Supplied material start

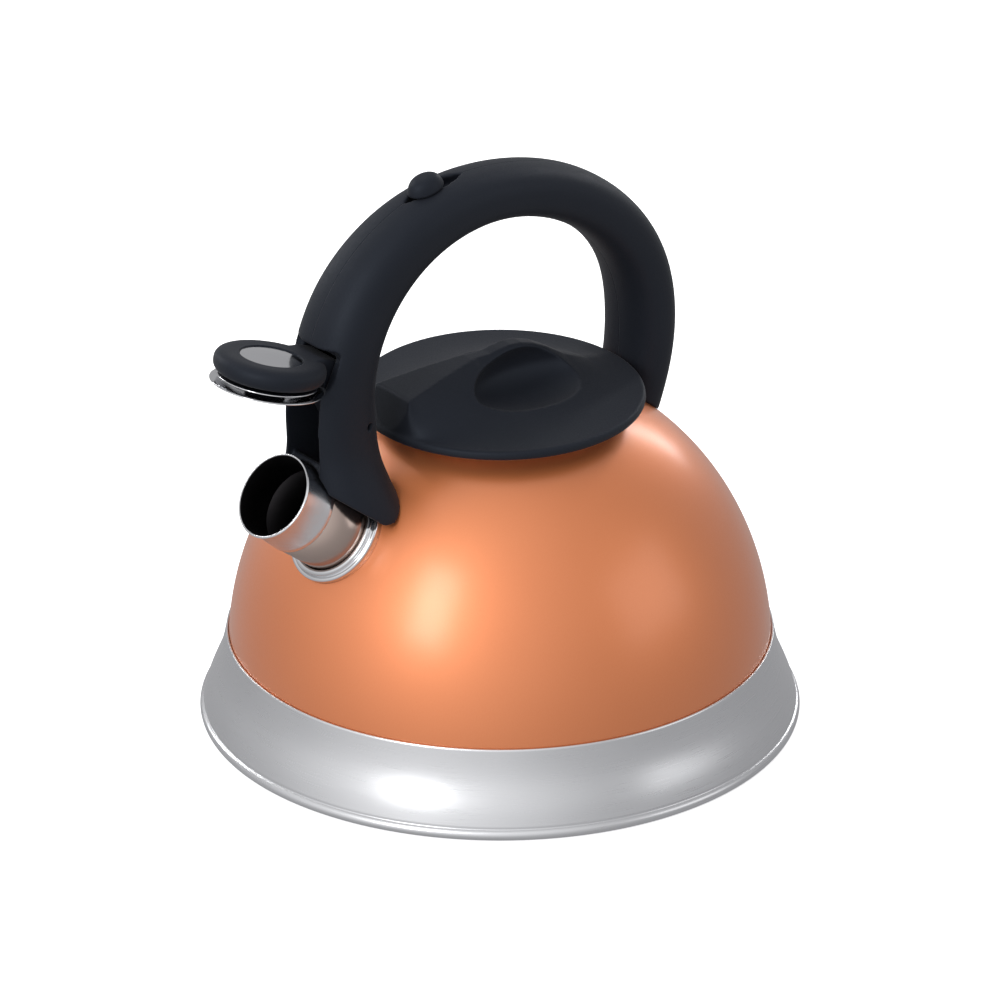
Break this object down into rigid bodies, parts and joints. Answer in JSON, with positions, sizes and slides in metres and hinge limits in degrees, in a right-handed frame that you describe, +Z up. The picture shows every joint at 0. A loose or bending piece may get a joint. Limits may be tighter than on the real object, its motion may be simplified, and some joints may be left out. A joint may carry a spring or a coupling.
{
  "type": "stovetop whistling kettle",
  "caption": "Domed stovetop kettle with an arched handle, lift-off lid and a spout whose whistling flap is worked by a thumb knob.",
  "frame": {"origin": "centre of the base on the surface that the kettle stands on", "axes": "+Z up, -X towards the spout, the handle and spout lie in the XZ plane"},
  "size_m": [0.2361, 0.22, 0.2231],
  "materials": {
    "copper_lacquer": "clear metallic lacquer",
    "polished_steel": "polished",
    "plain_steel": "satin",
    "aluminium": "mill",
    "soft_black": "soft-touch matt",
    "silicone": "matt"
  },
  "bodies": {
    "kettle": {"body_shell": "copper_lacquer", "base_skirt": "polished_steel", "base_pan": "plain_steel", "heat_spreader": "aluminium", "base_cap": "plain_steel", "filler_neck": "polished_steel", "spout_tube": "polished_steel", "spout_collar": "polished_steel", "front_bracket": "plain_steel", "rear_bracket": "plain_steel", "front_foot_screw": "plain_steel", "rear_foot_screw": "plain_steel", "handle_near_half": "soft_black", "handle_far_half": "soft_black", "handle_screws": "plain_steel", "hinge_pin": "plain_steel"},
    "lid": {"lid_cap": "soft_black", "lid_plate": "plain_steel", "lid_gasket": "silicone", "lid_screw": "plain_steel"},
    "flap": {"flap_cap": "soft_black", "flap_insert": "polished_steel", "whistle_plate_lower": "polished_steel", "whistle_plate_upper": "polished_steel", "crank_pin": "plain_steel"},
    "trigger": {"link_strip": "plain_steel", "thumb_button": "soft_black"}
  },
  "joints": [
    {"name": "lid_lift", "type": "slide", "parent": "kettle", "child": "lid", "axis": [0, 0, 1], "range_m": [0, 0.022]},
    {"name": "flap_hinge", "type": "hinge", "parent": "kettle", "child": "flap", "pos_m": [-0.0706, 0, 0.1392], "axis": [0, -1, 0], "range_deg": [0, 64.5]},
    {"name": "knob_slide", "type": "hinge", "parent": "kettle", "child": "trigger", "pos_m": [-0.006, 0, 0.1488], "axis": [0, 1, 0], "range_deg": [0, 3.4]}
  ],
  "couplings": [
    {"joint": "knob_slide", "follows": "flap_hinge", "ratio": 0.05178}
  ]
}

Supplied material end

What is asked - Track down the lines that include the word "joints" and copy them.

Result of this task -
Break this object down into rigid bodies, parts and joints. Answer in JSON, with positions, sizes and slides in metres and hinge limits in degrees, in a right-handed frame that you describe, +Z up. The picture shows every joint at 0. A loose or bending piece may get a joint. Limits may be tighter than on the real object, its motion may be simplified, and some joints may be left out. A joint may carry a spring or a coupling.
  "joints": [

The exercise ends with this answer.